== CHALLENGE ==
Print the full listing exactly.

== GIVEN INFORMATION ==
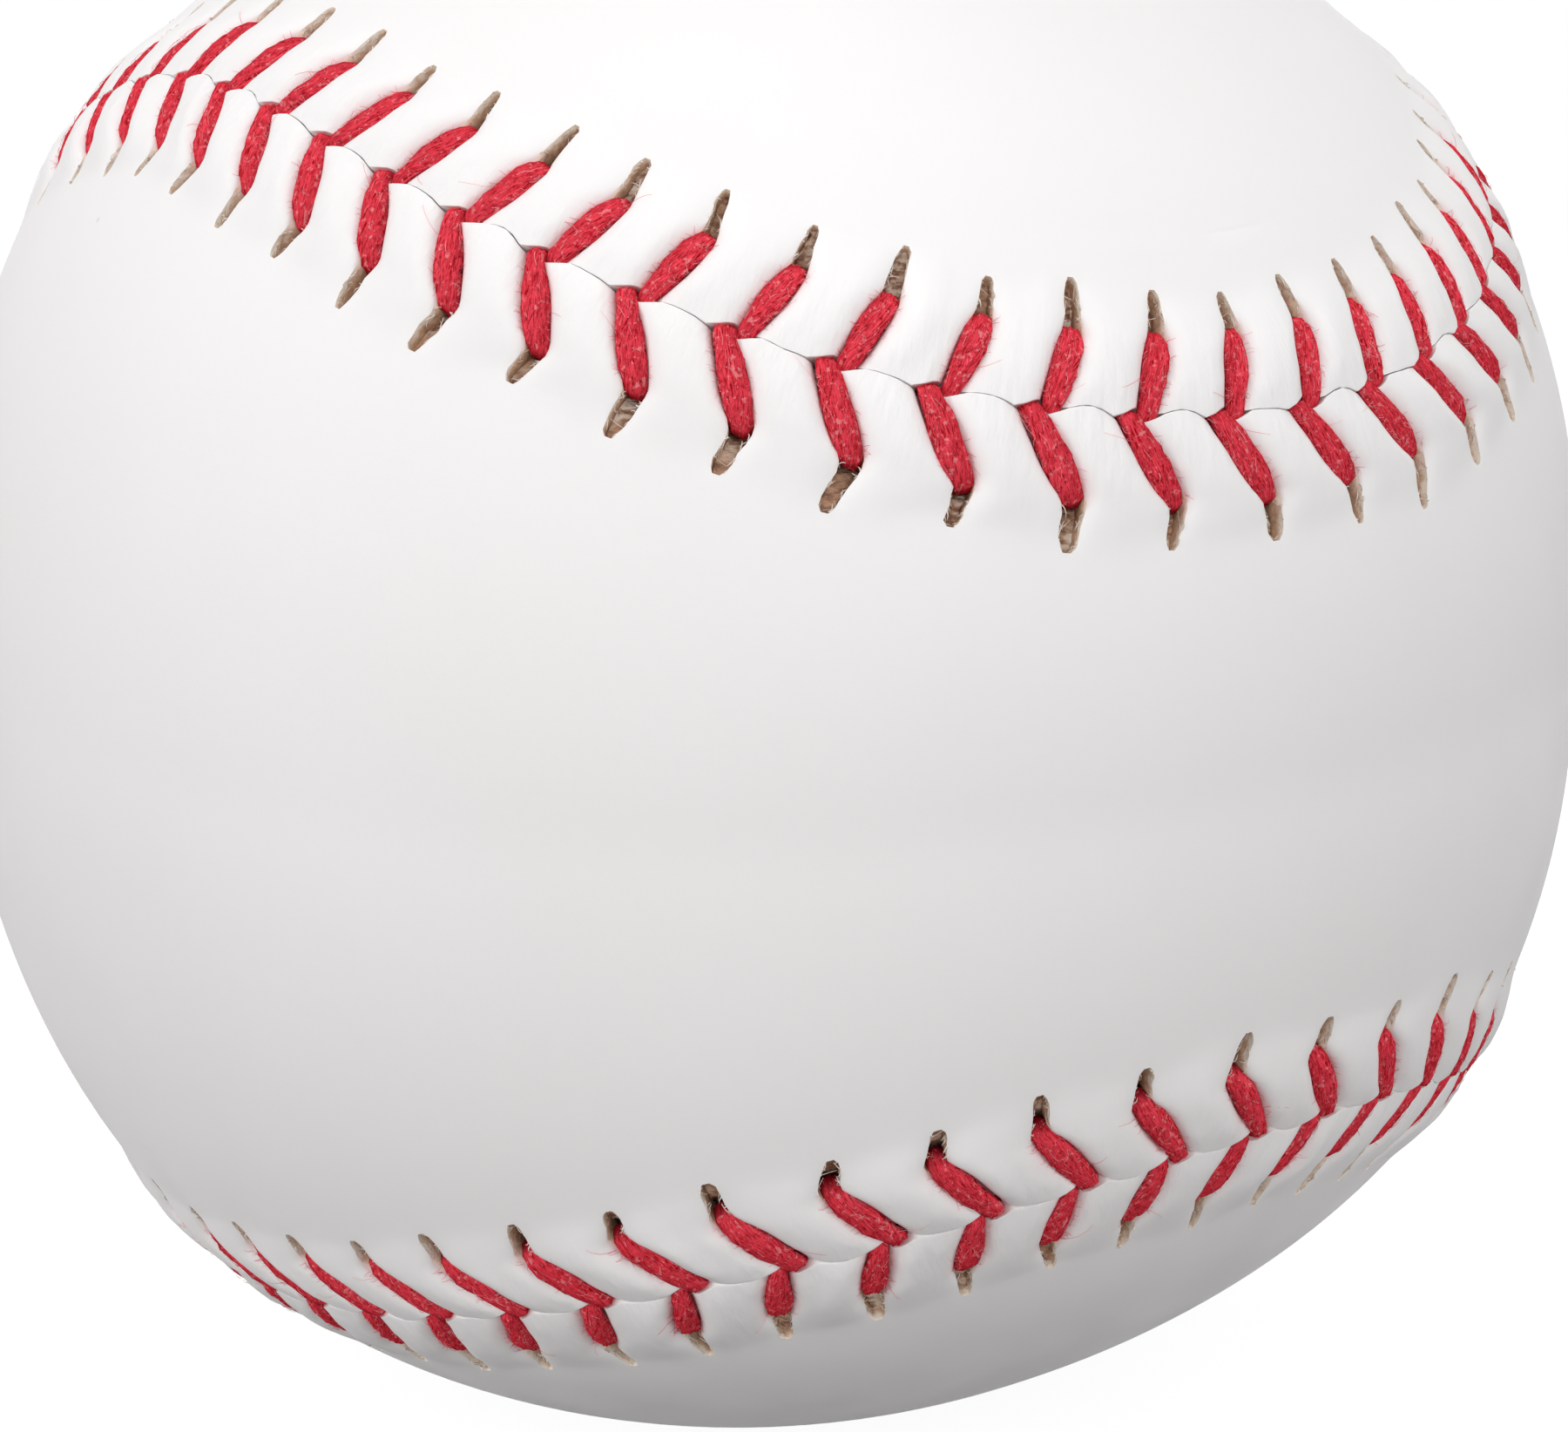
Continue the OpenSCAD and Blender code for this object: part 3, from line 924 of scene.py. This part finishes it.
def fibre_paths(side, chance, count, sideways, lengths, slant):
    """Place in stitches, off and height of each bend of count fibres on every leg."""
    shape = (STITCHES, count, 1)
    stitch = np.arange(STITCHES)[:, None, None]
    share = np.linspace(0, 1, FIBRE_BENDS)
    sign = chance.choice([-1, 1], shape)
    length = chance.uniform(*lengths, shape)
    angle = chance.uniform(-slant, slant, shape)
    sway = chance.uniform(-FIBRE_SWAY, FIBRE_SWAY, shape) * length * share * share
    start_off = chance.uniform(*(FUZZ_START if sideways else CURL_START), shape)
    if sideways:
        start_half = half_width(start_off) * leg_size(side, stitch, start_off)
        start_across = sign * (start_half - FIBRE_ROOT)
        step_across, step_off = sign * np.cos(angle), np.sin(angle)
    else:
        start_across = chance.uniform(-CURL_ACROSS, CURL_ACROSS, shape)
        step_across, step_off = np.sin(angle), sign * np.cos(angle)
    off = np.clip(start_off + step_off * length * share - step_across * sway, *FIBRE_OFFS)
    across = start_across + step_across * length * share + step_off * sway
    beyond = (across + PITCH / 2) % PITCH - PITCH / 2
    half = half_width(off) * leg_size(side, stitch, off)

    # A fibre lies on the leg's round top or on the leather, whichever is higher. The
    # leg's hidden ends don't count.
    leg_middle = np.interp(off, LEG_OFFS[-3:2:-1], LEG_HEIGHTS[-3:2:-1])
    leg_round = np.sqrt(np.clip(1 - (across / half) ** 2, 0, 1))
    leg_top = leg_middle + LEG_TOP[0] + LEG_TOP[1] * leg_round
    leather = pillow_level(off, beyond, half) + FIBRE_CLEAR
    on_leg = np.abs(across) < half - LEG_SIDE
    height = np.where(on_leg, np.maximum(leg_top, leather), leather)
    height = height + np.sin(math.pi * share) * chance.uniform(*FIBRE_ARCH, shape)
    place = FIRST_STITCH_SHARE + stitch + (leg_ahead(side, off) + across) / PITCH
    bends = np.stack(np.broadcast_arrays(place, side * off, height), axis=-1)
    return bends.reshape(-1, FIBRE_BENDS, 3)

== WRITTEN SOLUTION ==
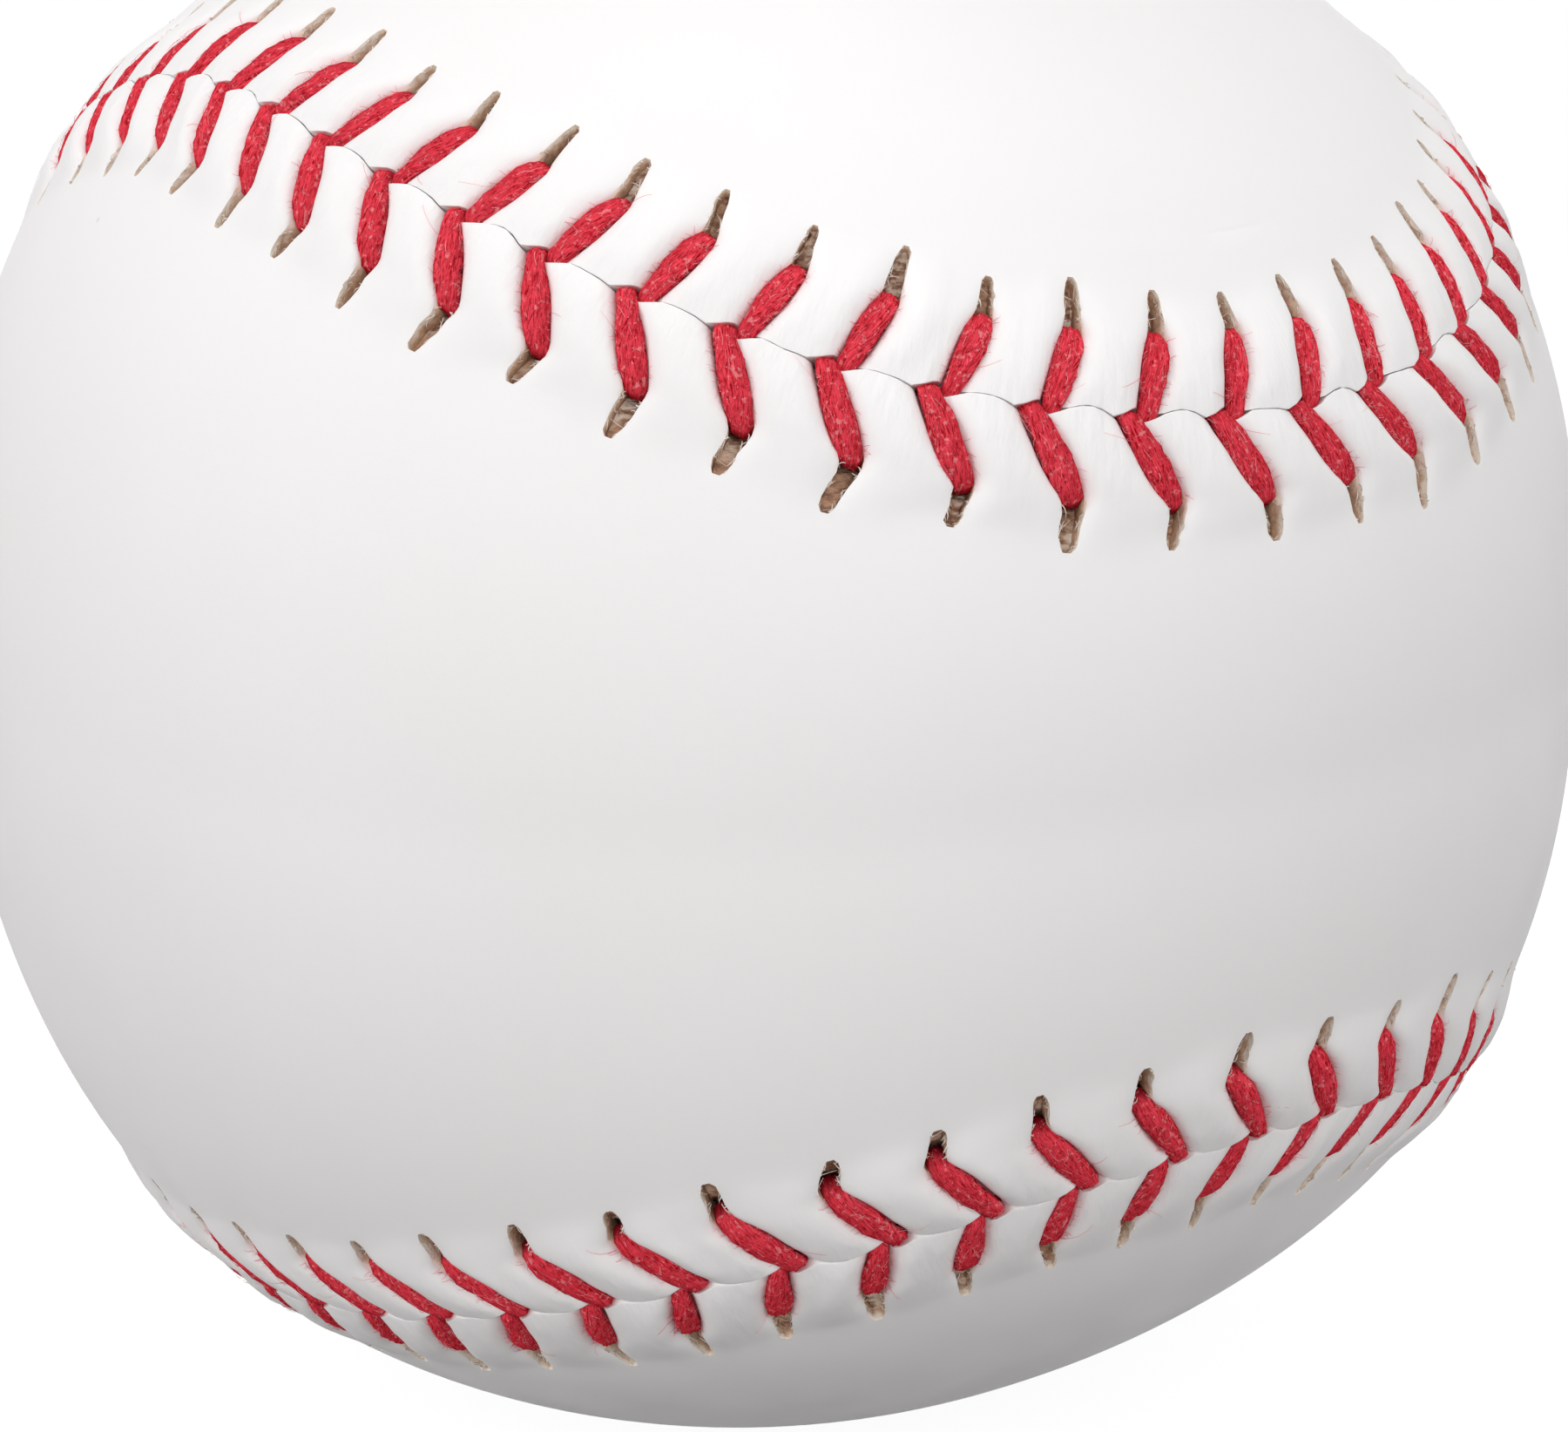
Continue the OpenSCAD and Blender code for this object: part 3, from line 924 of scene.py. This part finishes it.
def fibre_paths(side, chance, count, sideways, lengths, slant):
    """Place in stitches, off and height of each bend of count fibres on every leg."""
    shape = (STITCHES, count, 1)
    stitch = np.arange(STITCHES)[:, None, None]
    share = np.linspace(0, 1, FIBRE_BENDS)
    sign = chance.choice([-1, 1], shape)
    length = chance.uniform(*lengths, shape)
    angle = chance.uniform(-slant, slant, shape)
    sway = chance.uniform(-FIBRE_SWAY, FIBRE_SWAY, shape) * length * share * share
    start_off = chance.uniform(*(FUZZ_START if sideways else CURL_START), shape)
    if sideways:
        start_half = half_width(start_off) * leg_size(side, stitch, start_off)
        start_across = sign * (start_half - FIBRE_ROOT)
        step_across, step_off = sign * np.cos(angle), np.sin(angle)
    else:
        start_across = chance.uniform(-CURL_ACROSS, CURL_ACROSS, shape)
        step_across, step_off = np.sin(angle), sign * np.cos(angle)
    off = np.clip(start_off + step_off * length * share - step_across * sway, *FIBRE_OFFS)
    across = start_across + step_across * length * share + step_off * sway
    beyond = (across + PITCH / 2) % PITCH - PITCH / 2
    half = half_width(off) * leg_size(side, stitch, off)

    # A fibre lies on the leg's round top or on the leather, whichever is higher. The
    # leg's hidden ends don't count.
    leg_middle = np.interp(off, LEG_OFFS[-3:2:-1], LEG_HEIGHTS[-3:2:-1])
    leg_round = np.sqrt(np.clip(1 - (across / half) ** 2, 0, 1))
    leg_top = leg_middle + LEG_TOP[0] + LEG_TOP[1] * leg_round
    leather = pillow_level(off, beyond, half) + FIBRE_CLEAR
    on_leg = np.abs(across) < half - LEG_SIDE
    height = np.where(on_leg, np.maximum(leg_top, leather), leather)
    height = height + np.sin(math.pi * share) * chance.uniform(*FIBRE_ARCH, shape)
    place = FIRST_STITCH_SHARE + stitch + (leg_ahead(side, off) + across) / PITCH
    bends = np.stack(np.broadcast_arrays(place, side * off, height), axis=-1)
    return bends.reshape(-1, FIBRE_BENDS, 3)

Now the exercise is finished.